I think the lawyers and the judge want dull people on the jury who will follow the judges jury instructions without question.

Once upon a time, I knew a lady from Charleston who moved to a small community in the mountains in a neighboring state. She spoke with a charming southern accent and wore upper class attire. Evidently the locals at the courthouse decided that they could count on her to follow the judges instructions, so she was consistently and often being summoned to jury duty.

Then one day, while they were choosing the jurors, one of the attorneys asked the potential jurors to raise their hand if they believed that it would ever be acceptable for someone to partake of the cannabis.
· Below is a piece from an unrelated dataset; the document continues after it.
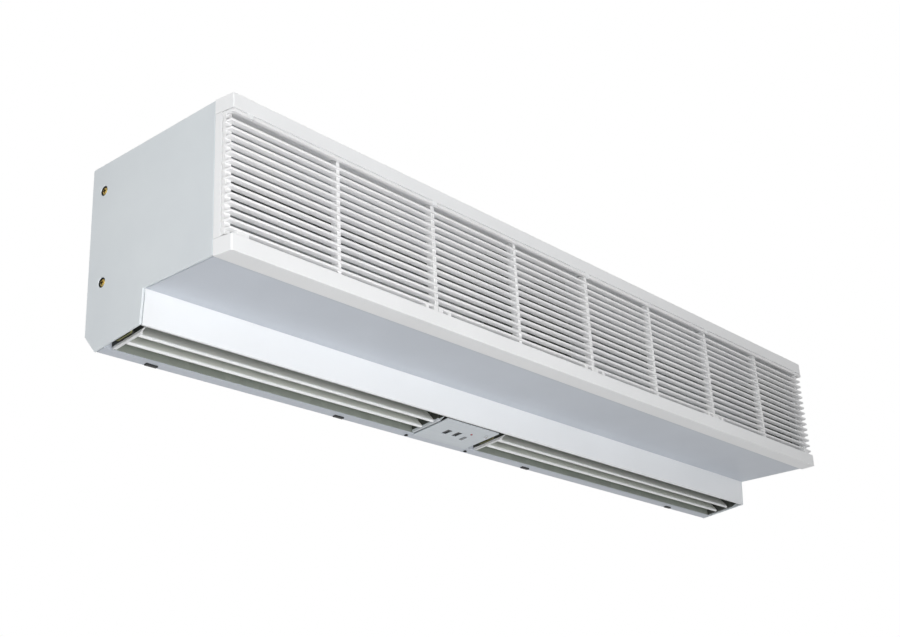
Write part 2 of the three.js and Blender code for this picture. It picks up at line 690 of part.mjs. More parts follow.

The charming, well dressed lady was the first in the room to raise her hand, then others followed her lead. Needless to say, she was not selected for the jury that day. In fact, she has never been called for jury duty again. It’s been almost 20 years now. She still lives in the same small county.

I’ve only been called for jury duty once, about 25 years ago, in a large formerly prosperous rust belt city adjacent to a lake. When the bureaucrats in the courthouse learned of my belief in jury nullification, I was promptly relieved of my duty (conveniently enough as it was just before lunch) and forever purged from the potential juror pool. Never to be called for jury duty again.